▶ [What to produce]: The lines to return are those from the one containing "Reconstruct the object" down to the one containing "origin_shift = [-7, -39, 0];", inclusive; return them exactly and nothing else.

··· Input rows

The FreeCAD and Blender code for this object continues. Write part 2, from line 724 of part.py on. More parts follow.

······
··· Input rows

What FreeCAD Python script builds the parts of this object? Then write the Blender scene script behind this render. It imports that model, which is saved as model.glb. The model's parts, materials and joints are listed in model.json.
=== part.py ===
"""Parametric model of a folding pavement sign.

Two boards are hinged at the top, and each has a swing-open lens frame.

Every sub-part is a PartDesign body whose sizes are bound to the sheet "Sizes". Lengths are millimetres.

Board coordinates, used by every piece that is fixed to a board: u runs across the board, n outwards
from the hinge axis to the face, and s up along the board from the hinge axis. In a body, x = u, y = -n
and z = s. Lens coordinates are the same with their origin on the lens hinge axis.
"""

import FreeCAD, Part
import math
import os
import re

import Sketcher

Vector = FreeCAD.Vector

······
··· Input rows

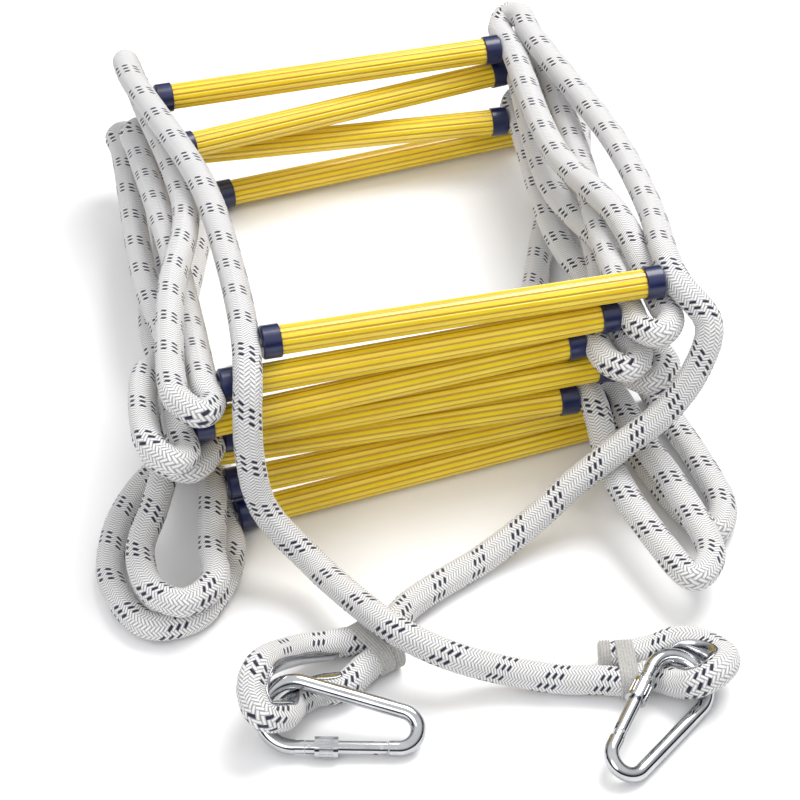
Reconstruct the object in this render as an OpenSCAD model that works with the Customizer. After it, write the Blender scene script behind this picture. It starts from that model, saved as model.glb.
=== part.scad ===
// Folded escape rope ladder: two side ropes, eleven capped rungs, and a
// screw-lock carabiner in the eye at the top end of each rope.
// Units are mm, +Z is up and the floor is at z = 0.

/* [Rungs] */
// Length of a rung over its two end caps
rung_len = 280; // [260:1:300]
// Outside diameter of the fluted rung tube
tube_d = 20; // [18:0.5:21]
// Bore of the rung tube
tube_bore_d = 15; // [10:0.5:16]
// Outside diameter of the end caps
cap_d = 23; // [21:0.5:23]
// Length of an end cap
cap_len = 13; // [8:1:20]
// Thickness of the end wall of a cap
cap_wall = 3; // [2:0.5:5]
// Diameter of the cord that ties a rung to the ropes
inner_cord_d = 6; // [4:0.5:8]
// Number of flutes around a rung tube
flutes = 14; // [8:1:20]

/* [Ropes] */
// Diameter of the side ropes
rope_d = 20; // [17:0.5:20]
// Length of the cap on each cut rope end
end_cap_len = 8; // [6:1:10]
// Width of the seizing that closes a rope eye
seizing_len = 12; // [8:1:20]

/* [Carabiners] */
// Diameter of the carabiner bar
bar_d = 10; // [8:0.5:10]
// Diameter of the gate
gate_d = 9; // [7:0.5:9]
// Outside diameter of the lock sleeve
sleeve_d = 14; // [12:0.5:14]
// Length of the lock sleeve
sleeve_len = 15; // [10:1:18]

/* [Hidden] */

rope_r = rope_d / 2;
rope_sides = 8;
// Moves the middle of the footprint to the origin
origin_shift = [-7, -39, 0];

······

▶ [Final result]:
Reconstruct the object in this render as an OpenSCAD model that works with the Customizer. After it, write the Blender scene script behind this picture. It starts from that model, saved as model.glb.
=== part.scad ===
// Folded escape rope ladder: two side ropes, eleven capped rungs, and a
// screw-lock carabiner in the eye at the top end of each rope.
// Units are mm, +Z is up and the floor is at z = 0.

/* [Rungs] */
// Length of a rung over its two end caps
rung_len = 280; // [260:1:300]
// Outside diameter of the fluted rung tube
tube_d = 20; // [18:0.5:21]
// Bore of the rung tube
tube_bore_d = 15; // [10:0.5:16]
// Outside diameter of the end caps
cap_d = 23; // [21:0.5:23]
// Length of an end cap
cap_len = 13; // [8:1:20]
// Thickness of the end wall of a cap
cap_wall = 3; // [2:0.5:5]
// Diameter of the cord that ties a rung to the ropes
inner_cord_d = 6; // [4:0.5:8]
// Number of flutes around a rung tube
flutes = 14; // [8:1:20]

/* [Ropes] */
// Diameter of the side ropes
rope_d = 20; // [17:0.5:20]
// Length of the cap on each cut rope end
end_cap_len = 8; // [6:1:10]
// Width of the seizing that closes a rope eye
seizing_len = 12; // [8:1:20]

/* [Carabiners] */
// Diameter of the carabiner bar
bar_d = 10; // [8:0.5:10]
// Diameter of the gate
gate_d = 9; // [7:0.5:9]
// Outside diameter of the lock sleeve
sleeve_d = 14; // [12:0.5:14]
// Length of the lock sleeve
sleeve_len = 15; // [10:1:18]

/* [Hidden] */

rope_r = rope_d / 2;
rope_sides = 8;
// Moves the middle of the footprint to the origin
origin_shift = [-7, -39, 0];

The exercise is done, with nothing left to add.